What follows is a listing; restate every line of it word for word.
** START Given material **
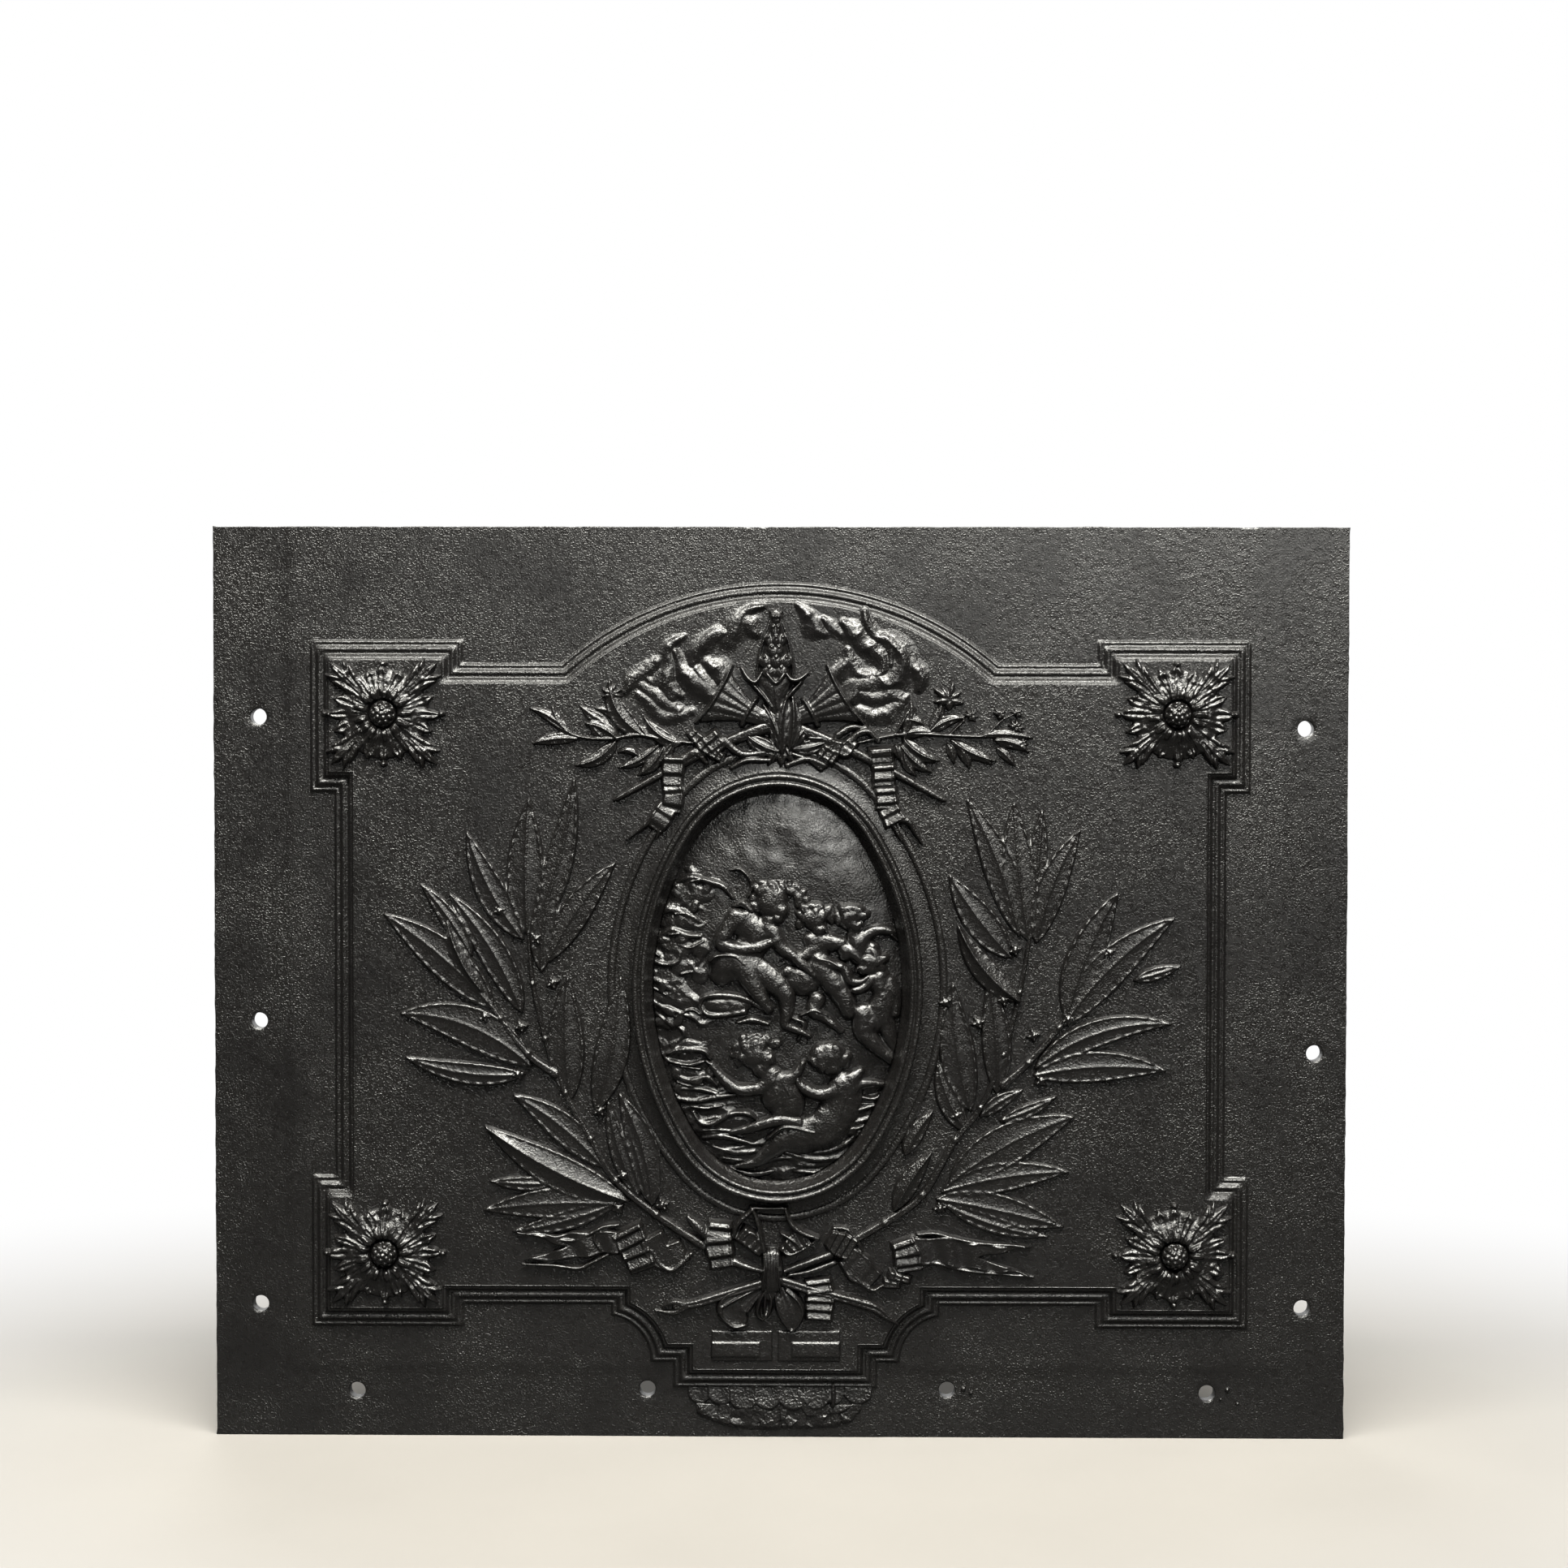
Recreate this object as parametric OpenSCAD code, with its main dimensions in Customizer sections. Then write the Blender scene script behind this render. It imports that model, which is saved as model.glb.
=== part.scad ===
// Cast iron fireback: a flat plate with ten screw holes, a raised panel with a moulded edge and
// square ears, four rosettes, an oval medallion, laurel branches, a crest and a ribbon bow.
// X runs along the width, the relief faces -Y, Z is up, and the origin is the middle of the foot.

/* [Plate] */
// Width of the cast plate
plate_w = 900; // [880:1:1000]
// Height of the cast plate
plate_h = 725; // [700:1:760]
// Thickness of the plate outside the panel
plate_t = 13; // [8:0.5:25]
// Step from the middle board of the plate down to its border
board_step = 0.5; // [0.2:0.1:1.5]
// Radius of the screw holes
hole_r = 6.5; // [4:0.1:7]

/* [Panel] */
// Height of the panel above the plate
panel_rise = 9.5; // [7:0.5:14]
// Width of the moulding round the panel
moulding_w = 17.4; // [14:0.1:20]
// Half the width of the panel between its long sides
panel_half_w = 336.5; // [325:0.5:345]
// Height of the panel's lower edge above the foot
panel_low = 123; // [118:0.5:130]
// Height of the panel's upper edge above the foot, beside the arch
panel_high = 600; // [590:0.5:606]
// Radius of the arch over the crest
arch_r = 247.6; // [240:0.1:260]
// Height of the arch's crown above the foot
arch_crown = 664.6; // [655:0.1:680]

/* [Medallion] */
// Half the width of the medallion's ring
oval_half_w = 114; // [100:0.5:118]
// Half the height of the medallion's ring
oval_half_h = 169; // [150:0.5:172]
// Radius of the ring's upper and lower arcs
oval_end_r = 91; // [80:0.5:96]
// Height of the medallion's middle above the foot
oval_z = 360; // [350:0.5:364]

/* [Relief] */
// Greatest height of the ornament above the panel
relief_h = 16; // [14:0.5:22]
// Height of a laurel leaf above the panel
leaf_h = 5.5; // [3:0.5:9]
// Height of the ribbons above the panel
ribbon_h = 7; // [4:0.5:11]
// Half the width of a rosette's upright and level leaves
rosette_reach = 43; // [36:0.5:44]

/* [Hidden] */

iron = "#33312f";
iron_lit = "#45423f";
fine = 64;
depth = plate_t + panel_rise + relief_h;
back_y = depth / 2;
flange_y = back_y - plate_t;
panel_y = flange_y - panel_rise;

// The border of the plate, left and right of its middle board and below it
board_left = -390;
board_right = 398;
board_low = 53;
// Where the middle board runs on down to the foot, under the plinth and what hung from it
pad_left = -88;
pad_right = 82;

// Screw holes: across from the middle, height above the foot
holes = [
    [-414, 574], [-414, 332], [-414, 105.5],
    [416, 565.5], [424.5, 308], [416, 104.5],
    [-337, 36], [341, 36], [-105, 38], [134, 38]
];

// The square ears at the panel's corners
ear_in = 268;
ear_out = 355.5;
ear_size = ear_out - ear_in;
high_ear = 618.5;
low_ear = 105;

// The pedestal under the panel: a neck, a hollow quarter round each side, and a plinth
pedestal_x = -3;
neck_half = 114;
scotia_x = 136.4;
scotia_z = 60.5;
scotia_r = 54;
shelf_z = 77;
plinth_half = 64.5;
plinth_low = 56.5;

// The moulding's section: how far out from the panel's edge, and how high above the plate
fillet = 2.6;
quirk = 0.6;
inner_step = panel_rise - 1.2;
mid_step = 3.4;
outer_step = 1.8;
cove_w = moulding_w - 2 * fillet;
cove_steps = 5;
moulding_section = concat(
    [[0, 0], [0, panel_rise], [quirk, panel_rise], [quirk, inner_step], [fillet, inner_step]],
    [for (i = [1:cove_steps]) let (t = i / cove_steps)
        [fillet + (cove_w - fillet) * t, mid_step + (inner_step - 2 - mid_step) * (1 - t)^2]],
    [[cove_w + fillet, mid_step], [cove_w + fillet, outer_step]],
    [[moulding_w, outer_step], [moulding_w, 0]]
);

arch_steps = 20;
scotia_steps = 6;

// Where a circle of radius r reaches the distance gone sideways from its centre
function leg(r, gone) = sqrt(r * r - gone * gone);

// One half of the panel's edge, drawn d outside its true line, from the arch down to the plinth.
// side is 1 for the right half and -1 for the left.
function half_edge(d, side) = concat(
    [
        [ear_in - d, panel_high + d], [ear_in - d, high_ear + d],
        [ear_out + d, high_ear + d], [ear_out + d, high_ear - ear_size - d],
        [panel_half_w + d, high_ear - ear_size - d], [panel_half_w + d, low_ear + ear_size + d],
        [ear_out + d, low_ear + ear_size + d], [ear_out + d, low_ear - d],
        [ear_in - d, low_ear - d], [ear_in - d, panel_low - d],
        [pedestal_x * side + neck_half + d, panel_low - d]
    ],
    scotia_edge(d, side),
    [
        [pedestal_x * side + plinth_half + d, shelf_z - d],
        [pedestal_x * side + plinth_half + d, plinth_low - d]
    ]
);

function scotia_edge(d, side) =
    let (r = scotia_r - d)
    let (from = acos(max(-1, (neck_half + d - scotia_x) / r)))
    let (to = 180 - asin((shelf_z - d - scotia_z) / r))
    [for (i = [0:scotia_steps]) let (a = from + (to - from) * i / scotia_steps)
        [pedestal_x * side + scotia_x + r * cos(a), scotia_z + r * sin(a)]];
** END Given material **
■ **Exercise result**:
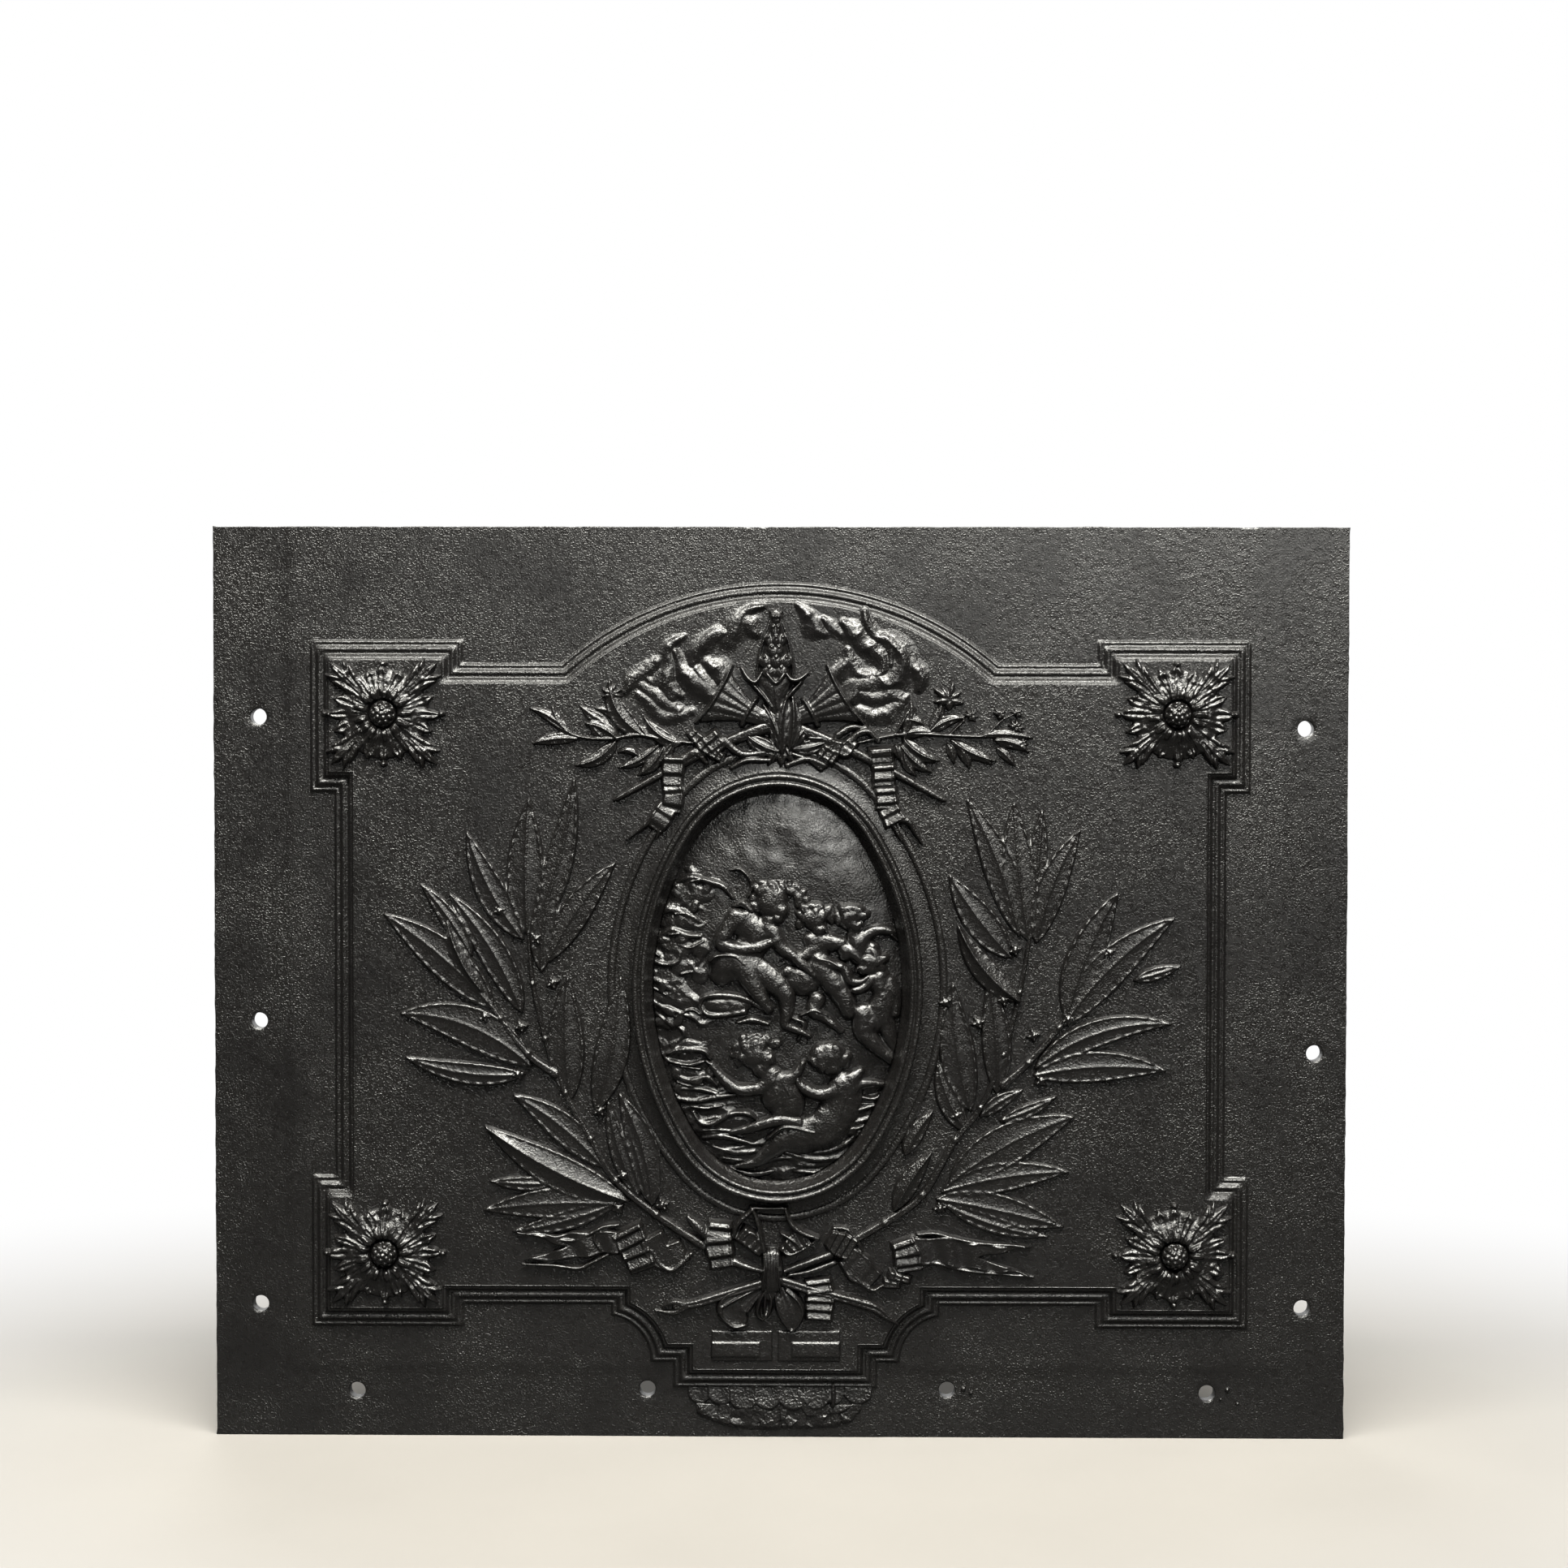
Recreate this object as parametric OpenSCAD code, with its main dimensions in Customizer sections. Then write the Blender scene script behind this render. It imports that model, which is saved as model.glb.
=== part.scad ===
// Cast iron fireback: a flat plate with ten screw holes, a raised panel with a moulded edge and
// square ears, four rosettes, an oval medallion, laurel branches, a crest and a ribbon bow.
// X runs along the width, the relief faces -Y, Z is up, and the origin is the middle of the foot.

/* [Plate] */
// Width of the cast plate
plate_w = 900; // [880:1:1000]
// Height of the cast plate
plate_h = 725; // [700:1:760]
// Thickness of the plate outside the panel
plate_t = 13; // [8:0.5:25]
// Step from the middle board of the plate down to its border
board_step = 0.5; // [0.2:0.1:1.5]
// Radius of the screw holes
hole_r = 6.5; // [4:0.1:7]

/* [Panel] */
// Height of the panel above the plate
panel_rise = 9.5; // [7:0.5:14]
// Width of the moulding round the panel
moulding_w = 17.4; // [14:0.1:20]
// Half the width of the panel between its long sides
panel_half_w = 336.5; // [325:0.5:345]
// Height of the panel's lower edge above the foot
panel_low = 123; // [118:0.5:130]
// Height of the panel's upper edge above the foot, beside the arch
panel_high = 600; // [590:0.5:606]
// Radius of the arch over the crest
arch_r = 247.6; // [240:0.1:260]
// Height of the arch's crown above the foot
arch_crown = 664.6; // [655:0.1:680]

/* [Medallion] */
// Half the width of the medallion's ring
oval_half_w = 114; // [100:0.5:118]
// Half the height of the medallion's ring
oval_half_h = 169; // [150:0.5:172]
// Radius of the ring's upper and lower arcs
oval_end_r = 91; // [80:0.5:96]
// Height of the medallion's middle above the foot
oval_z = 360; // [350:0.5:364]

/* [Relief] */
// Greatest height of the ornament above the panel
relief_h = 16; // [14:0.5:22]
// Height of a laurel leaf above the panel
leaf_h = 5.5; // [3:0.5:9]
// Height of the ribbons above the panel
ribbon_h = 7; // [4:0.5:11]
// Half the width of a rosette's upright and level leaves
rosette_reach = 43; // [36:0.5:44]

/* [Hidden] */

iron = "#33312f";
iron_lit = "#45423f";
fine = 64;
depth = plate_t + panel_rise + relief_h;
back_y = depth / 2;
flange_y = back_y - plate_t;
panel_y = flange_y - panel_rise;

// The border of the plate, left and right of its middle board and below it
board_left = -390;
board_right = 398;
board_low = 53;
// Where the middle board runs on down to the foot, under the plinth and what hung from it
pad_left = -88;
pad_right = 82;

// Screw holes: across from the middle, height above the foot
holes = [
    [-414, 574], [-414, 332], [-414, 105.5],
    [416, 565.5], [424.5, 308], [416, 104.5],
    [-337, 36], [341, 36], [-105, 38], [134, 38]
];

// The square ears at the panel's corners
ear_in = 268;
ear_out = 355.5;
ear_size = ear_out - ear_in;
high_ear = 618.5;
low_ear = 105;

// The pedestal under the panel: a neck, a hollow quarter round each side, and a plinth
pedestal_x = -3;
neck_half = 114;
scotia_x = 136.4;
scotia_z = 60.5;
scotia_r = 54;
shelf_z = 77;
plinth_half = 64.5;
plinth_low = 56.5;

// The moulding's section: how far out from the panel's edge, and how high above the plate
fillet = 2.6;
quirk = 0.6;
inner_step = panel_rise - 1.2;
mid_step = 3.4;
outer_step = 1.8;
cove_w = moulding_w - 2 * fillet;
cove_steps = 5;
moulding_section = concat(
    [[0, 0], [0, panel_rise], [quirk, panel_rise], [quirk, inner_step], [fillet, inner_step]],
    [for (i = [1:cove_steps]) let (t = i / cove_steps)
        [fillet + (cove_w - fillet) * t, mid_step + (inner_step - 2 - mid_step) * (1 - t)^2]],
    [[cove_w + fillet, mid_step], [cove_w + fillet, outer_step]],
    [[moulding_w, outer_step], [moulding_w, 0]]
);

arch_steps = 20;
scotia_steps = 6;

// Where a circle of radius r reaches the distance gone sideways from its centre
function leg(r, gone) = sqrt(r * r - gone * gone);

// One half of the panel's edge, drawn d outside its true line, from the arch down to the plinth.
// side is 1 for the right half and -1 for the left.
function half_edge(d, side) = concat(
    [
        [ear_in - d, panel_high + d], [ear_in - d, high_ear + d],
        [ear_out + d, high_ear + d], [ear_out + d, high_ear - ear_size - d],
        [panel_half_w + d, high_ear - ear_size - d], [panel_half_w + d, low_ear + ear_size + d],
        [ear_out + d, low_ear + ear_size + d], [ear_out + d, low_ear - d],
        [ear_in - d, low_ear - d], [ear_in - d, panel_low - d],
        [pedestal_x * side + neck_half + d, panel_low - d]
    ],
    scotia_edge(d, side),
    [
        [pedestal_x * side + plinth_half + d, shelf_z - d],
        [pedestal_x * side + plinth_half + d, plinth_low - d]
    ]
);

function scotia_edge(d, side) =
    let (r = scotia_r - d)
    let (from = acos(max(-1, (neck_half + d - scotia_x) / r)))
    let (to = 180 - asin((shelf_z - d - scotia_z) / r))
    [for (i = [0:scotia_steps]) let (a = from + (to - from) * i / scotia_steps)
        [pedestal_x * side + scotia_x + r * cos(a), scotia_z + r * sin(a)]];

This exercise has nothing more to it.